Friday, December 4, 2015

1870's Bodice with train

From the seller:


This is an attractive bustle jacket of the 1860-1870's period, that a upper class woman would wear. A regal black velvet 1 piece in construction bustled jacket with long stylish terain recently de-accessioned from the Rochester historical society museum in New York state. The jacket still retains it's original Museum ID catalog identification tag, inside jacket with donor's name on tag.

The 1890 Baedecker Guide recommended that visitors to Paris go to the three top Parisian haute couture houses: Worth, Pingat, and Laferrière. James McCall's authoritative 1882 book refers to Pingat and Worth as two "of the three greatest artistic dressmakers to the world." While little is known about Émile Pingat the person, the surviving examples of his work paint the picture of a creative genius.

By 1880 Pingat had emerged as a master of both surface decoration and outerwear. "For dressy jackets...Pingat is the great authority on mantles" (The Queen, 11/13/1880). These two skills are brilliantly showcased in this brilliant trained jacket.

His craftsmanship was "near flawless, the epitome of the designing dressmaker's art...flashy fabrics are sublimated to subtle surface trims. His clothes, murmuring elegance rather than shouting affluence, demand close inspection inside and out" (Elizabeth Ann Coleman's classic The Opulent Era).

Petersham Label reads: reads "E. PINGAT/30 Rue Louis-Le Grand 30 PARIS"

The jacket displayed on dress form has 10 button closure that extends from the bust area to hip area, with a small stand up collar trimmed with black chantilly lace and lovely applique passementerie. The curved sleeve cuffs are trimmed with layered black scalloped chantilly lace and pleated white ruffled lace.
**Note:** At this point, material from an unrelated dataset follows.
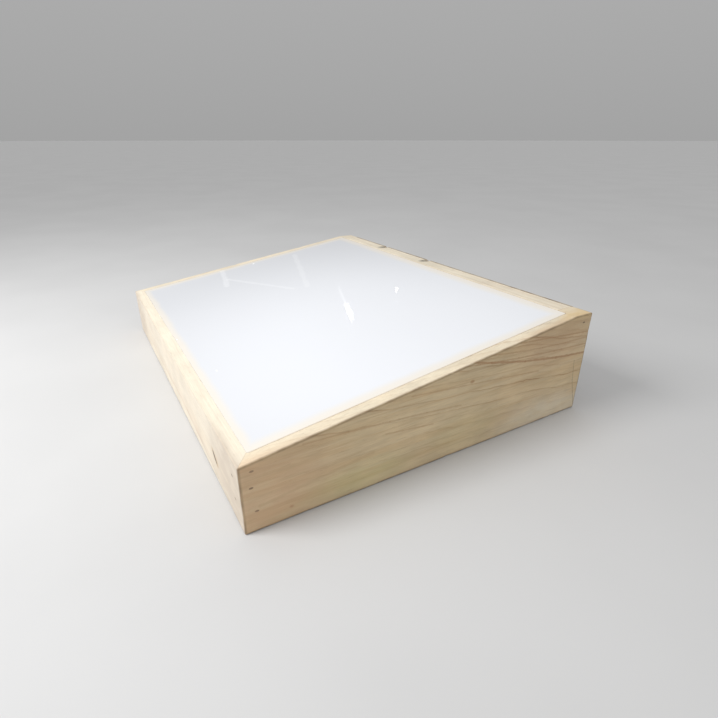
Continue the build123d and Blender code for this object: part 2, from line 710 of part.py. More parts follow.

Museum catalog identification numbers tags, as well as fabric label marked Roch. Historical Society.

Back of jacket is skillfully constructed accented with a long flowing tail sweep.
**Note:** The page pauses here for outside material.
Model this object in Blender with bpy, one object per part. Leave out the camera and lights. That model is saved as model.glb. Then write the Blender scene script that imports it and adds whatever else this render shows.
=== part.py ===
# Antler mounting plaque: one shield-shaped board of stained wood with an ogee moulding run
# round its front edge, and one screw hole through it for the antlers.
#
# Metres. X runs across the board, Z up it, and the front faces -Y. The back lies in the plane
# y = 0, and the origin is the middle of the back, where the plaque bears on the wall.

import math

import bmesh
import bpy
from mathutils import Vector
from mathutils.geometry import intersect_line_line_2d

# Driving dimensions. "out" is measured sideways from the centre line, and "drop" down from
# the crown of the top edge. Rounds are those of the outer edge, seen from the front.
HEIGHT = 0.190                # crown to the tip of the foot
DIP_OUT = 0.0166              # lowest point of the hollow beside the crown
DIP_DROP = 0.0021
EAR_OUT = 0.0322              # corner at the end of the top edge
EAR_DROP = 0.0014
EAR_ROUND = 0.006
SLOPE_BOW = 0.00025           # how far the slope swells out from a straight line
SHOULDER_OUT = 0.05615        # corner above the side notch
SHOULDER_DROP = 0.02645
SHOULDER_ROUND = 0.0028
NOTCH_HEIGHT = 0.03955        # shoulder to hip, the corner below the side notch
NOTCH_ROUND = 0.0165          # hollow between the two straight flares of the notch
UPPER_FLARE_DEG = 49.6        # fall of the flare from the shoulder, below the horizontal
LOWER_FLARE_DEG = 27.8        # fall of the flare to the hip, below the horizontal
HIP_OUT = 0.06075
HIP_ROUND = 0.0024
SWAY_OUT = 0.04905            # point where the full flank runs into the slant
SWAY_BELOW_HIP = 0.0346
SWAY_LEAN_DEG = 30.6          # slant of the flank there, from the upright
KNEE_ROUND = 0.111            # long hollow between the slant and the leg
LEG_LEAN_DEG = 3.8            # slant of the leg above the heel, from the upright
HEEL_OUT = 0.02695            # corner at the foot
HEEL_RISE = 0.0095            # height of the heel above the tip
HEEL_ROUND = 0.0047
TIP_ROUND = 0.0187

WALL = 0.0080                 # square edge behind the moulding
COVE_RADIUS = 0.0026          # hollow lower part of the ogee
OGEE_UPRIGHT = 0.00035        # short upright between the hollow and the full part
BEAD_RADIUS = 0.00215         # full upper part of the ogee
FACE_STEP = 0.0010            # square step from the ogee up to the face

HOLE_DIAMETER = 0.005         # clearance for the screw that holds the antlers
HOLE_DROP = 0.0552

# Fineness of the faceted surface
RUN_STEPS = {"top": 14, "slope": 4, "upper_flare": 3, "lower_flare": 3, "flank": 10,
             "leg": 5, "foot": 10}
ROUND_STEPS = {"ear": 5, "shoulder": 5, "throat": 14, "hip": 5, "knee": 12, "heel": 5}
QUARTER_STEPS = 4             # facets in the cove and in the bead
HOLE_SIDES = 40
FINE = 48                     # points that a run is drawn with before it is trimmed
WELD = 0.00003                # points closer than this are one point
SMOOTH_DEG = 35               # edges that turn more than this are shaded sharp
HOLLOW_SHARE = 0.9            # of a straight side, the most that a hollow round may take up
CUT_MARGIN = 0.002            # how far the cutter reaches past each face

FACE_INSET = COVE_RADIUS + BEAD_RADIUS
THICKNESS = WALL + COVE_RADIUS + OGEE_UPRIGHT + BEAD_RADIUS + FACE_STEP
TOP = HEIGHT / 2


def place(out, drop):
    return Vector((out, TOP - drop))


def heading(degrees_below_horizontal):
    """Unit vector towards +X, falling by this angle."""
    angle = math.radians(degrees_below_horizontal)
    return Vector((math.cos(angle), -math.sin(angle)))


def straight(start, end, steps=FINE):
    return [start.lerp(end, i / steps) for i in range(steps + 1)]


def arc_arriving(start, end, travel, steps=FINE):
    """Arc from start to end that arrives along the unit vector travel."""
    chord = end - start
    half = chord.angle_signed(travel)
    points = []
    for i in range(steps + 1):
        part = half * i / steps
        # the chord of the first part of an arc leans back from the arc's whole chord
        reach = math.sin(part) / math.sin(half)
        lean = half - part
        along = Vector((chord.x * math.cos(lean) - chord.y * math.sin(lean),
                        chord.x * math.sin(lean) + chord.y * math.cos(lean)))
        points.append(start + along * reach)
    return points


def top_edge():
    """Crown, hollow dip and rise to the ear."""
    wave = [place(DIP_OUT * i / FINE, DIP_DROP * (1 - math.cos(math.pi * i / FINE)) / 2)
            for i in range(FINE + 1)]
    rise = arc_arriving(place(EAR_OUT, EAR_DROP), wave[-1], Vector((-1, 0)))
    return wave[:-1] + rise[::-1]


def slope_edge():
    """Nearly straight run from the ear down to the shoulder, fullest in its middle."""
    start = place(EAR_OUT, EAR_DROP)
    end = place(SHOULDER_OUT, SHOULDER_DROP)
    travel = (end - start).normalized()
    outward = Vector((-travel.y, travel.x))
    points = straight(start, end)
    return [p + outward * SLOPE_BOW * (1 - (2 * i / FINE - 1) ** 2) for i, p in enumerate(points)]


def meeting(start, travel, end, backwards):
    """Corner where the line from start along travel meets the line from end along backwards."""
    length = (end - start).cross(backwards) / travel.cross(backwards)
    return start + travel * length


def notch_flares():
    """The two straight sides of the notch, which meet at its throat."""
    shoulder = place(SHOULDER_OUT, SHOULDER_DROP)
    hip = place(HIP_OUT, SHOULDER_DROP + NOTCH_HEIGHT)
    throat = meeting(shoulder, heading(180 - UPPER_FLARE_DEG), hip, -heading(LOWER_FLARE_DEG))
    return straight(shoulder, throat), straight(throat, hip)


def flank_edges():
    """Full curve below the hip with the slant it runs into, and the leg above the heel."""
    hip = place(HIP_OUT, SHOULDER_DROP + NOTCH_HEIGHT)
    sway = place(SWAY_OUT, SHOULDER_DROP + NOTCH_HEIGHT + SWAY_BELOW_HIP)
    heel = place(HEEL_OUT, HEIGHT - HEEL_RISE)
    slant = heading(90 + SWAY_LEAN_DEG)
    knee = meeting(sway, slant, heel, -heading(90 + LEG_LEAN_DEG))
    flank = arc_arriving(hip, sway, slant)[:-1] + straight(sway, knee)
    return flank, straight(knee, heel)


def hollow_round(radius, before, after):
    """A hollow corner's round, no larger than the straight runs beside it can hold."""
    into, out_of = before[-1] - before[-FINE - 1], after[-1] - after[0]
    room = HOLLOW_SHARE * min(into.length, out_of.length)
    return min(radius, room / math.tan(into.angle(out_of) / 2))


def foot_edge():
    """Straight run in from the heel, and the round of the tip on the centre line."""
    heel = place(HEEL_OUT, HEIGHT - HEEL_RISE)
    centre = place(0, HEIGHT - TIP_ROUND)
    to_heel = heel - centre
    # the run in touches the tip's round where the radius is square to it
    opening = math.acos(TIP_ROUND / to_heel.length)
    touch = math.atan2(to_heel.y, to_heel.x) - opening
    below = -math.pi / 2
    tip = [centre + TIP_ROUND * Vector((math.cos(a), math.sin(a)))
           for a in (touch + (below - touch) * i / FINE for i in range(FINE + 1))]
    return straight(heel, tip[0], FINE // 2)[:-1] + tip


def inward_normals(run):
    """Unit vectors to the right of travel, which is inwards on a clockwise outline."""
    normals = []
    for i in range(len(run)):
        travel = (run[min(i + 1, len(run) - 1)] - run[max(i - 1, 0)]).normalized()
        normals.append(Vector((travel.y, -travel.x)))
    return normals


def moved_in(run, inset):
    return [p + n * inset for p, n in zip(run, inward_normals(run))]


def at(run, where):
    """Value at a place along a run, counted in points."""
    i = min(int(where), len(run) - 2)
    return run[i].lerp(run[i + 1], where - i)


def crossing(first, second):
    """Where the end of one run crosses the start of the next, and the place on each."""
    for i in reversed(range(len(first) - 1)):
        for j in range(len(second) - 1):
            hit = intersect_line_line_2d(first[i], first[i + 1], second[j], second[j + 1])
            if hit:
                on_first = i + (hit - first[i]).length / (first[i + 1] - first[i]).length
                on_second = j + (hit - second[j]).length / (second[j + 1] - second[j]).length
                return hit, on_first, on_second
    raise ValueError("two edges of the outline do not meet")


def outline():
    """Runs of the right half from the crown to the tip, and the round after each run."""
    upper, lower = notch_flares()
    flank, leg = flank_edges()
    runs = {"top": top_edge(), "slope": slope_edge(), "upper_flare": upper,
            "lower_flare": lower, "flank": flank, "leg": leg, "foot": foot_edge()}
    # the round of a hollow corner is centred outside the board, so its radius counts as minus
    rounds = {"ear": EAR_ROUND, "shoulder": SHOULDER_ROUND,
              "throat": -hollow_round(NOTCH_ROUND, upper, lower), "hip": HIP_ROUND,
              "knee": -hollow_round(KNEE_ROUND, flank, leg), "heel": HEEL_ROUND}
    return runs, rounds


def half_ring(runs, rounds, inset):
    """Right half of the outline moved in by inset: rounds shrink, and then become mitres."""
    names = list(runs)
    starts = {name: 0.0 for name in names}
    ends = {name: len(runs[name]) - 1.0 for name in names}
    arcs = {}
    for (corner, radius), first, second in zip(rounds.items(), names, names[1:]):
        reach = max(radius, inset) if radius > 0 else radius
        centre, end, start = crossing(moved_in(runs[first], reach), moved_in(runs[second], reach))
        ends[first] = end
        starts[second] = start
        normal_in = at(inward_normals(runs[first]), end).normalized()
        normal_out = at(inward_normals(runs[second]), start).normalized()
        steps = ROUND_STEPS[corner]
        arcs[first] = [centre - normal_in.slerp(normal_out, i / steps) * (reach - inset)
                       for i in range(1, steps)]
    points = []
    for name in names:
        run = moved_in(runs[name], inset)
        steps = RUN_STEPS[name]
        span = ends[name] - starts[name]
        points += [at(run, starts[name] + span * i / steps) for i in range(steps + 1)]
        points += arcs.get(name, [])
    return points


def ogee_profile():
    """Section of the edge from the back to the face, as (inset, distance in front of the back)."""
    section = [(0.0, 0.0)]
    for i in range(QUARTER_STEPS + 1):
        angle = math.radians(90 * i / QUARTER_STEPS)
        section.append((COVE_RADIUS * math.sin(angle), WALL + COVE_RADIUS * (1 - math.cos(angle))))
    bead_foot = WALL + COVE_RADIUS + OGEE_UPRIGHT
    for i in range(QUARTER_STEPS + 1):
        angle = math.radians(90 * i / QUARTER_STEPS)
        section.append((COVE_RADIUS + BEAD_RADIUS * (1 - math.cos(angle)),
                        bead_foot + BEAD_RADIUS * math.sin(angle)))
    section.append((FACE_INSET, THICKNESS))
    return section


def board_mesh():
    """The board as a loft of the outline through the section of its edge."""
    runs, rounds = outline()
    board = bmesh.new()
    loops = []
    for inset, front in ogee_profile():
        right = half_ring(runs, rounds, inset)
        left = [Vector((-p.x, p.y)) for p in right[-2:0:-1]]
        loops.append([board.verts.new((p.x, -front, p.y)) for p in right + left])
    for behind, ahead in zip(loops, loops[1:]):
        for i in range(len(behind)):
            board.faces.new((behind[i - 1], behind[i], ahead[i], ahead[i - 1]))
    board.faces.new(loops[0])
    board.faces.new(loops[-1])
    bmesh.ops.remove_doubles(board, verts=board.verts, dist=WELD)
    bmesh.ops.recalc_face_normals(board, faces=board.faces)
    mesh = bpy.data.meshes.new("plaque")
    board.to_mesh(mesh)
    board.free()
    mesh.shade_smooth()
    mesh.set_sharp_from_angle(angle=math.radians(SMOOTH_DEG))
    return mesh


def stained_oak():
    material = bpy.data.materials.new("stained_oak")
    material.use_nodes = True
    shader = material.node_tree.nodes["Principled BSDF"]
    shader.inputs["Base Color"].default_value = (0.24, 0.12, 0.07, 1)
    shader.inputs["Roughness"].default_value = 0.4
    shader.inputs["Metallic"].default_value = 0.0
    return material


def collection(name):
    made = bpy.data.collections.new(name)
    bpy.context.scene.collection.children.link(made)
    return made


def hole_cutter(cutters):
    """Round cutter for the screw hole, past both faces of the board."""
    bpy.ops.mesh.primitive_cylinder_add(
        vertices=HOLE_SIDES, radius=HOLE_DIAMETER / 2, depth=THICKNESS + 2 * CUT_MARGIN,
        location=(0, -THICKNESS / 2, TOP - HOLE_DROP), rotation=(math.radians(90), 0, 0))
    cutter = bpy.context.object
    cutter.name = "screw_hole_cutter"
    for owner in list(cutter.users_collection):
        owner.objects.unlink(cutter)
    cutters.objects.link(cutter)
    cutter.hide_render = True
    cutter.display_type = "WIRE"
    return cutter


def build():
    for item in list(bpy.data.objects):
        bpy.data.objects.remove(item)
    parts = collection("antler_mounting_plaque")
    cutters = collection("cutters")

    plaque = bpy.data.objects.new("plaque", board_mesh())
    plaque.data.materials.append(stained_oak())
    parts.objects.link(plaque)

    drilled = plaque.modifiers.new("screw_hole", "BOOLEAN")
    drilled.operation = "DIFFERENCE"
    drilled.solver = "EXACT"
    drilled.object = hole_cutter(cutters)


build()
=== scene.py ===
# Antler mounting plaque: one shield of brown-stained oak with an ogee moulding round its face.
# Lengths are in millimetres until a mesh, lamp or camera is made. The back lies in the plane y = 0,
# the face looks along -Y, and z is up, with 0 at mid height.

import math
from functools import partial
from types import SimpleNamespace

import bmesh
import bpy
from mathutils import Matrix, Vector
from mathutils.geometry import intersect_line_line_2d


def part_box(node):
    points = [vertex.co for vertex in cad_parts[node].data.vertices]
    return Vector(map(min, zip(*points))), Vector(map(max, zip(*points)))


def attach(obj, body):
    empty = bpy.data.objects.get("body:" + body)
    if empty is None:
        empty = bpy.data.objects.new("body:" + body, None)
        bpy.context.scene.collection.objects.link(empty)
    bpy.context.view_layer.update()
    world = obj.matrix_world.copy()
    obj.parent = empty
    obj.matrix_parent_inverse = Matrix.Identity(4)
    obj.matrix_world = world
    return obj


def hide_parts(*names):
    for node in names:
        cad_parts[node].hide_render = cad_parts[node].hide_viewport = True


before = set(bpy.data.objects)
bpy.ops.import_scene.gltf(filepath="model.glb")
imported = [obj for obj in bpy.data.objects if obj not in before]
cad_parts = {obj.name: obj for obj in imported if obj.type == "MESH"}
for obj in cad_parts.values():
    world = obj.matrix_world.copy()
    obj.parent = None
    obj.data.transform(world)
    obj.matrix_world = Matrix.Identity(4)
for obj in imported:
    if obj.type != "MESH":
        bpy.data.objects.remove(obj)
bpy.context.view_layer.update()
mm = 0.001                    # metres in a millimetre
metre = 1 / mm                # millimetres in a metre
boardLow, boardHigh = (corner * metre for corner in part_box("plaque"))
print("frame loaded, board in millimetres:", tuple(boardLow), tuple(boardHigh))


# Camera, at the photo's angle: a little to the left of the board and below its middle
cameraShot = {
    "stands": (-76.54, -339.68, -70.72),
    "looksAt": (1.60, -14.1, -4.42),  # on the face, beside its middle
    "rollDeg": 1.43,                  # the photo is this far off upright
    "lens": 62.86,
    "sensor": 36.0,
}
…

There is no underarm discoloration inside or outside and no splits or holes in the velvet. Inside jacket is lined with white satin, no underarm discoloration, no fabric splitting. Jacket is in sturdy condition. Some small discoloration at hem line of train.

Waist: 31"
Bust: 33-1/2"
Front shoulder to hem: 25"
Back collar to train hem: 71"
Across back shoulder: 14-1/2"
Sleeve length including lace: 21-1/2"
A truly grand display jacket or for study or for display only.

From Me:
1875 Fashion Plate
This is from right before they go to Natural Form.   The bodice ends at the typical length for the 1870's - late 1860's and the waistline would be MUCH higher.  The long train in the back becomes popular in the Natural Form era but you see it starting in 1875.  The v-neckline is also typical of the time period.